## Material provided
======
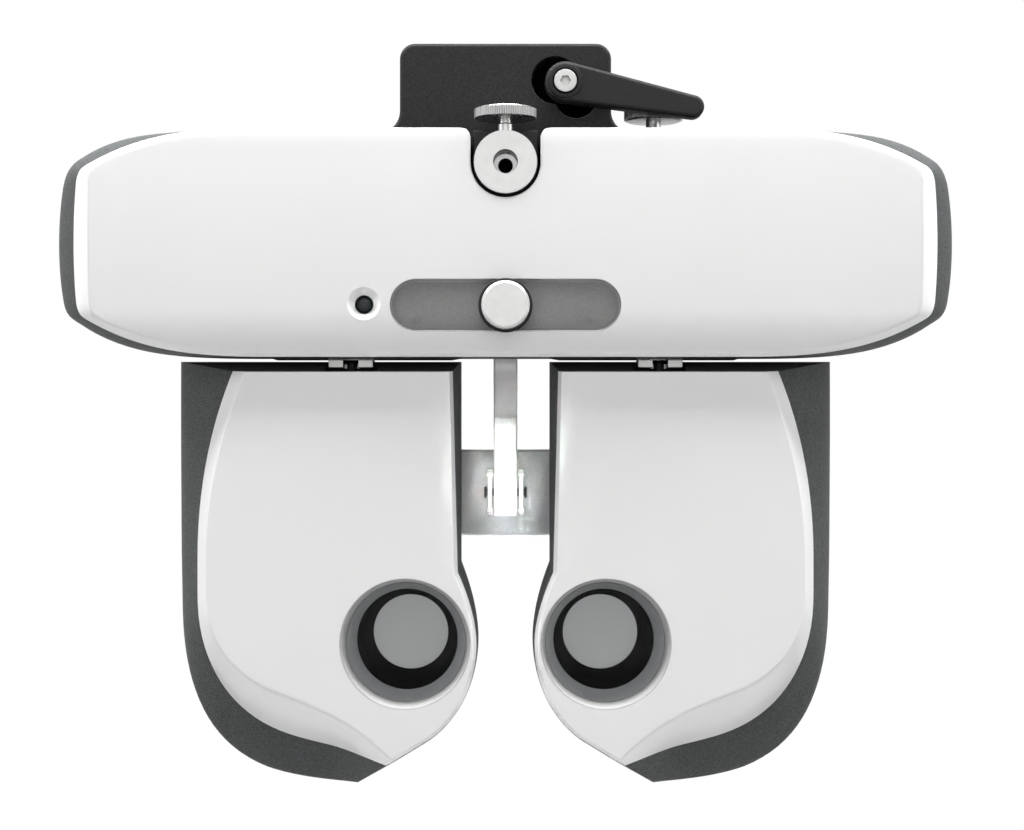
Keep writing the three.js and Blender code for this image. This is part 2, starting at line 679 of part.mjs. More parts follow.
function head(side) {
  const name = side < 0 ? "left" : "right";
  const put = (part, solid, material, height = EYE_Z) => {
    const turned = side < 0 ? solid.mirror([1, 0, 0]) : solid;
    add(`${part}_${name}`, turned.translate([side * PD_HALF, 0, height]), material);
  };

  put("head_rear_shell", headShell(), dark, HEAD_Z);
  put("head_front_cover", headCover(), white, HEAD_Z);
  put("aperture_bezel", cut(
    barY(0, 0, -25.7, -20, 22.8, 22.8, 32),
    barY(0, 0, -25.8, -19.9, 21.6, CHAMBER_R, 32),
  ), grey);
  put("front_window", barY(0, 0, -27.6, -26.1, 22, 22, 24), glass);
  put("lens_tube", cut(
    barY(0, 0, -19.7, TUBE_BACK_Y, 21.5, 21.5, 24),
    barY(0, 0, -25, TUBE_BACK_Y - 2, CHAMBER_R, CHAMBER_R, 24),
    barY(0, 0, 0, 20, 14.3, 14.3, 24),
  ), black);

  // Turret of filters: open, pinhole, two filters and a blank in front of the eye.
  const turret = [1, 2, 3, 4].map((k) => {
    const a = Math.atan2(-AUX_Z, -AUX_X) + (k * 2 * Math.PI) / 5;
    const reach = Math.hypot(AUX_X, AUX_Z);
    const r = k === 2 ? 1.2 : 13;
    return barY(AUX_X + reach * Math.cos(a), AUX_Z + reach * Math.sin(a), 0, 30, r, r, 24);
  });
  put("auxiliary_disc", cut(
    barY(AUX_X, AUX_Z, 15.2, 17.4, AUX_R, AUX_R, 32),
    barY(AUX_X, AUX_Z, 0, 30, 2.4, 2.4, 16),
    ...turret,
  ), grey);

  GEAR_Y.forEach((y, k) => {
    const which = k ? "rear" : "front";
    put(`cylinder_lens_${which}`, gear(GEAR_TEETH, y - 2, y + 2, PINION_ANGLE[k]), glass);
    const x = PINION_REACH * Math.cos(PINION_ANGLE[k]);
    const z = PINION_REACH * Math.sin(PINION_ANGLE[k]);
    const facing = PINION_ANGLE[k] + Math.PI * (1 + 1 / PINION_TEETH);
    const pinion = join(
      gear(PINION_TEETH, y - 2, y + 2, facing),
      barY(0, 0, y, y + 4, 1.4, 1.4, 10),
    );
    put(`cylinder_pinion_${which}`, pinion.translate([x, 0, z]), brass);
  });

  // Fixed carrier behind the gears, with the three small motors on its back.
  const motors = PINION_ANGLE.map((a) =>
    barY(PINION_REACH * Math.cos(a), PINION_REACH * Math.sin(a), 34.4, 37.8, 4, 4, 20),
  );
  put("motor_carrier", cut(
    join(
      plateY(roundedRect(-12, 50, 14, 36, 6), 33.8, 35),
      block(AUX_X - 4, AUX_X + 4, 33.8, 35, 5, 15),
      barY(AUX_X, AUX_Z, 14.5, 35, 2, 2, 16),
      ...motors,
    ),
    barY(0, 0, 30, 40, 18, 18, 32),
  ), aluminium);
  put("sphere_lens_cell", join(
    cut(barY(0, 0, 32.4, 37.6, 17.2, 17.2, 24), barY(0, 0, 30, 40, 14.8, 14.8, 32)),
    barY(0, 0, 34, 36, 15, 15, 32),
  ), glass);
  put("eyepiece_ring", cut(
    barY(0, 0, 38.2, 43.5, 16.8, 15.8, 24),
    barY(0, 0, 38, 44, 14, 12.5, 32),
  ), black);
  put("face_shield", cut(
    plateY(roundedRect(-20.5, 24, -25, 27, 17), 44, 45.6, 6),
    barY(0, 0, 40, 50, 14.5, 14.5, 32),
  ), glass);
}
head(-1);
head(1);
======
## Stated exercise
What is the number of lines in the listing that include the word "part"? Give that number and nothing else.

## Final result
3